§ GOAL: Quote the listing below in its entirety.

§ RAW DATA:
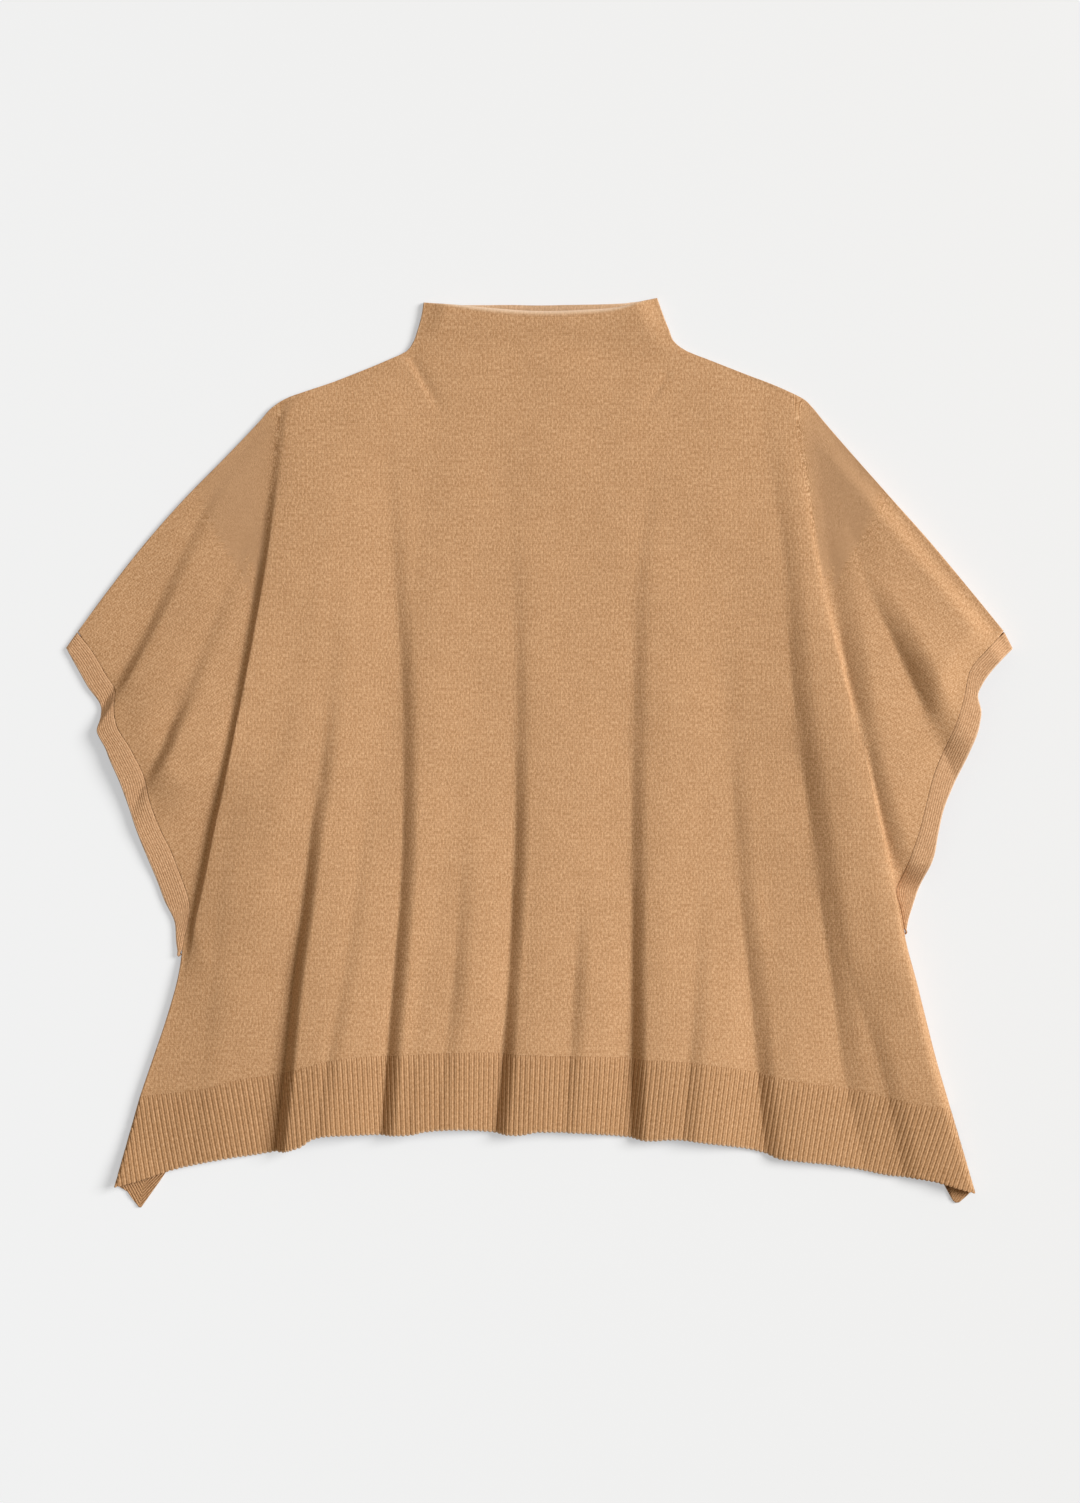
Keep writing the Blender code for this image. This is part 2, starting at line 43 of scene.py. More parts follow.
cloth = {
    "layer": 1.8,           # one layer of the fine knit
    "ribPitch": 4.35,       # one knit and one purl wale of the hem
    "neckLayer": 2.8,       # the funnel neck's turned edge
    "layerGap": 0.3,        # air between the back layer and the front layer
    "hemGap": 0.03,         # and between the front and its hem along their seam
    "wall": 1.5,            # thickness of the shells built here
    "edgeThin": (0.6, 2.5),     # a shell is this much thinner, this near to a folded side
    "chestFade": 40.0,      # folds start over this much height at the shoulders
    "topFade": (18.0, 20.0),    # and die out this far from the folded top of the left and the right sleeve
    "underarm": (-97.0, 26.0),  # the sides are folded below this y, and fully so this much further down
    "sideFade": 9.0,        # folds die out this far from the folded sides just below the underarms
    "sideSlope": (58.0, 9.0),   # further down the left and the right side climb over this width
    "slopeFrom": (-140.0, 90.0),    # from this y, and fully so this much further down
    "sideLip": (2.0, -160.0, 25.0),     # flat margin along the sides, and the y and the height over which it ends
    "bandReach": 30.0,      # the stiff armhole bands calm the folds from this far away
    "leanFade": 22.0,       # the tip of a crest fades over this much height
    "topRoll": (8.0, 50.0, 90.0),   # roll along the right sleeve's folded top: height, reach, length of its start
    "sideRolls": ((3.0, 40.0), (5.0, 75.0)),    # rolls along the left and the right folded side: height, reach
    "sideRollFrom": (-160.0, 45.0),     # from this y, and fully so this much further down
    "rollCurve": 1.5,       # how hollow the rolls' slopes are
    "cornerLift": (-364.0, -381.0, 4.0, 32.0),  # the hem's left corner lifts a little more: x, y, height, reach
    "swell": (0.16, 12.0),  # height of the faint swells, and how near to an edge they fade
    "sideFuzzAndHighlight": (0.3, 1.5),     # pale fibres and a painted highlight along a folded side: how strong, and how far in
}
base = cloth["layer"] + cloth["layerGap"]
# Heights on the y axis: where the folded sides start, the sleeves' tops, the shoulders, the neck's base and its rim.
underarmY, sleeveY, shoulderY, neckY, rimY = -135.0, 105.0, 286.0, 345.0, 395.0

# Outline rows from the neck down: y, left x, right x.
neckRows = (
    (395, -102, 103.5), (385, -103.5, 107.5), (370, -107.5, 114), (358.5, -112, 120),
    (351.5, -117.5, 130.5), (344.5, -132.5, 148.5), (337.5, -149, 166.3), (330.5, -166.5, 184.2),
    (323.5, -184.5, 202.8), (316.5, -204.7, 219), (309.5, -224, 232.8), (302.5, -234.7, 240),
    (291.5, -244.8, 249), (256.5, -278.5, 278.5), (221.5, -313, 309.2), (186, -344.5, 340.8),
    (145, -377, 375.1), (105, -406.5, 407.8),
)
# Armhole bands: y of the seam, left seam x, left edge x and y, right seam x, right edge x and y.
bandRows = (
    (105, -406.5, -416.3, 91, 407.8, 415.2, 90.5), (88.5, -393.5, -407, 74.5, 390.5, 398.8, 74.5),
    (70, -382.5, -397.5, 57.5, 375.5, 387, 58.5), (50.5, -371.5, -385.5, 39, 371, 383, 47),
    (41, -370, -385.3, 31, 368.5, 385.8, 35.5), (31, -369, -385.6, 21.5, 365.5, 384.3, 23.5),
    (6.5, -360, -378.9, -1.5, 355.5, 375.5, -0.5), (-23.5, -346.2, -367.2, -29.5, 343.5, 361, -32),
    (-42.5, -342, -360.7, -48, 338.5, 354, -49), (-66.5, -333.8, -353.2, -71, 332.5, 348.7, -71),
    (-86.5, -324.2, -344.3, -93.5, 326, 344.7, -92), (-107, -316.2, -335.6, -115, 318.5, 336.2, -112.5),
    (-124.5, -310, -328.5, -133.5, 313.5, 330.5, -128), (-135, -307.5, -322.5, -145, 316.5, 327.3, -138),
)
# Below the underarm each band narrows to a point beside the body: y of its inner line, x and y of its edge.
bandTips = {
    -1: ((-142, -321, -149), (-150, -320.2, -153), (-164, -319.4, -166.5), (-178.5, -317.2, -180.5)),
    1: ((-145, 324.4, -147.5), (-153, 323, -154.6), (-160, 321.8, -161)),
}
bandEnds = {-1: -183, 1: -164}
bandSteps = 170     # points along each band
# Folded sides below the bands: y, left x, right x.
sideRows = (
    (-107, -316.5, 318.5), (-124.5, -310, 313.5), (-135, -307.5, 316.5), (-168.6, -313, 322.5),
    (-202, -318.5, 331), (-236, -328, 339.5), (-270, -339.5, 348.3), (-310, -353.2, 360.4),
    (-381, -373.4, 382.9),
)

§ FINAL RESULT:
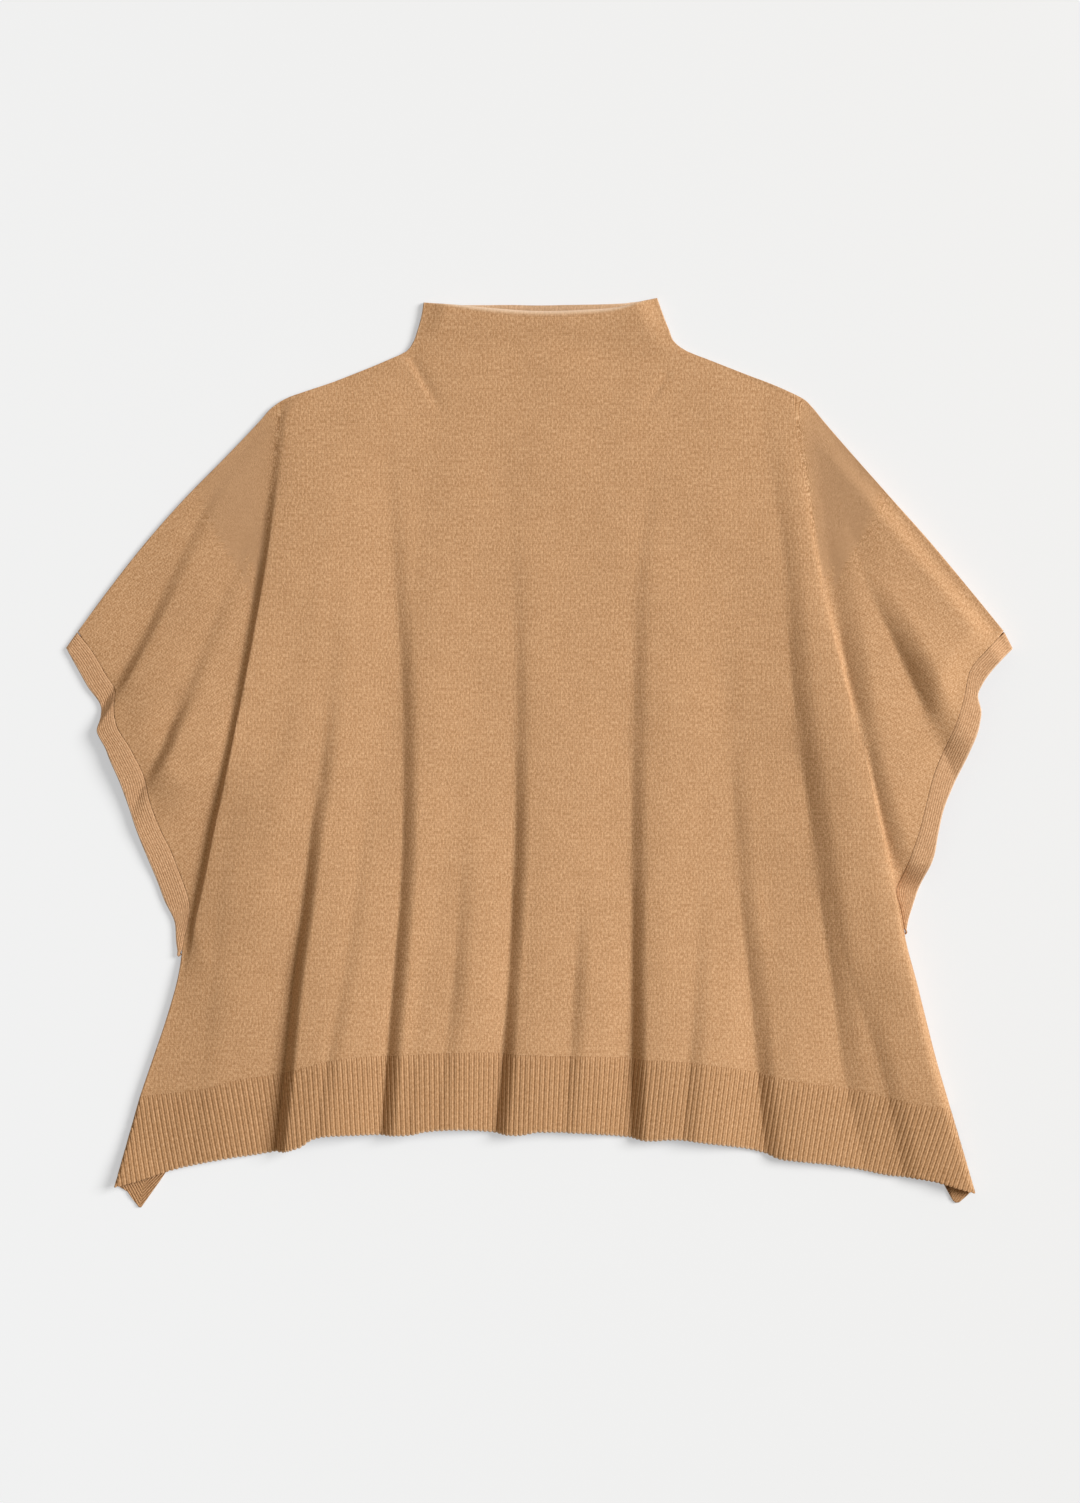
Keep writing the Blender code for this image. This is part 2, starting at line 43 of scene.py. More parts follow.
cloth = {
    "layer": 1.8,           # one layer of the fine knit
    "ribPitch": 4.35,       # one knit and one purl wale of the hem
    "neckLayer": 2.8,       # the funnel neck's turned edge
    "layerGap": 0.3,        # air between the back layer and the front layer
    "hemGap": 0.03,         # and between the front and its hem along their seam
    "wall": 1.5,            # thickness of the shells built here
    "edgeThin": (0.6, 2.5),     # a shell is this much thinner, this near to a folded side
    "chestFade": 40.0,      # folds start over this much height at the shoulders
    "topFade": (18.0, 20.0),    # and die out this far from the folded top of the left and the right sleeve
    "underarm": (-97.0, 26.0),  # the sides are folded below this y, and fully so this much further down
    "sideFade": 9.0,        # folds die out this far from the folded sides just below the underarms
    "sideSlope": (58.0, 9.0),   # further down the left and the right side climb over this width
    "slopeFrom": (-140.0, 90.0),    # from this y, and fully so this much further down
    "sideLip": (2.0, -160.0, 25.0),     # flat margin along the sides, and the y and the height over which it ends
    "bandReach": 30.0,      # the stiff armhole bands calm the folds from this far away
    "leanFade": 22.0,       # the tip of a crest fades over this much height
    "topRoll": (8.0, 50.0, 90.0),   # roll along the right sleeve's folded top: height, reach, length of its start
    "sideRolls": ((3.0, 40.0), (5.0, 75.0)),    # rolls along the left and the right folded side: height, reach
    "sideRollFrom": (-160.0, 45.0),     # from this y, and fully so this much further down
    "rollCurve": 1.5,       # how hollow the rolls' slopes are
    "cornerLift": (-364.0, -381.0, 4.0, 32.0),  # the hem's left corner lifts a little more: x, y, height, reach
    "swell": (0.16, 12.0),  # height of the faint swells, and how near to an edge they fade
    "sideFuzzAndHighlight": (0.3, 1.5),     # pale fibres and a painted highlight along a folded side: how strong, and how far in
}
base = cloth["layer"] + cloth["layerGap"]
# Heights on the y axis: where the folded sides start, the sleeves' tops, the shoulders, the neck's base and its rim.
underarmY, sleeveY, shoulderY, neckY, rimY = -135.0, 105.0, 286.0, 345.0, 395.0

# Outline rows from the neck down: y, left x, right x.
neckRows = (
    (395, -102, 103.5), (385, -103.5, 107.5), (370, -107.5, 114), (358.5, -112, 120),
    (351.5, -117.5, 130.5), (344.5, -132.5, 148.5), (337.5, -149, 166.3), (330.5, -166.5, 184.2),
    (323.5, -184.5, 202.8), (316.5, -204.7, 219), (309.5, -224, 232.8), (302.5, -234.7, 240),
    (291.5, -244.8, 249), (256.5, -278.5, 278.5), (221.5, -313, 309.2), (186, -344.5, 340.8),
    (145, -377, 375.1), (105, -406.5, 407.8),
)
# Armhole bands: y of the seam, left seam x, left edge x and y, right seam x, right edge x and y.
bandRows = (
    (105, -406.5, -416.3, 91, 407.8, 415.2, 90.5), (88.5, -393.5, -407, 74.5, 390.5, 398.8, 74.5),
    (70, -382.5, -397.5, 57.5, 375.5, 387, 58.5), (50.5, -371.5, -385.5, 39, 371, 383, 47),
    (41, -370, -385.3, 31, 368.5, 385.8, 35.5), (31, -369, -385.6, 21.5, 365.5, 384.3, 23.5),
    (6.5, -360, -378.9, -1.5, 355.5, 375.5, -0.5), (-23.5, -346.2, -367.2, -29.5, 343.5, 361, -32),
    (-42.5, -342, -360.7, -48, 338.5, 354, -49), (-66.5, -333.8, -353.2, -71, 332.5, 348.7, -71),
    (-86.5, -324.2, -344.3, -93.5, 326, 344.7, -92), (-107, -316.2, -335.6, -115, 318.5, 336.2, -112.5),
    (-124.5, -310, -328.5, -133.5, 313.5, 330.5, -128), (-135, -307.5, -322.5, -145, 316.5, 327.3, -138),
)
# Below the underarm each band narrows to a point beside the body: y of its inner line, x and y of its edge.
bandTips = {
    -1: ((-142, -321, -149), (-150, -320.2, -153), (-164, -319.4, -166.5), (-178.5, -317.2, -180.5)),
    1: ((-145, 324.4, -147.5), (-153, 323, -154.6), (-160, 321.8, -161)),
}
bandEnds = {-1: -183, 1: -164}
bandSteps = 170     # points along each band
# Folded sides below the bands: y, left x, right x.
sideRows = (
    (-107, -316.5, 318.5), (-124.5, -310, 313.5), (-135, -307.5, 316.5), (-168.6, -313, 322.5),
    (-202, -318.5, 331), (-236, -328, 339.5), (-270, -339.5, 348.3), (-310, -353.2, 360.4),
    (-381, -373.4, 382.9),
)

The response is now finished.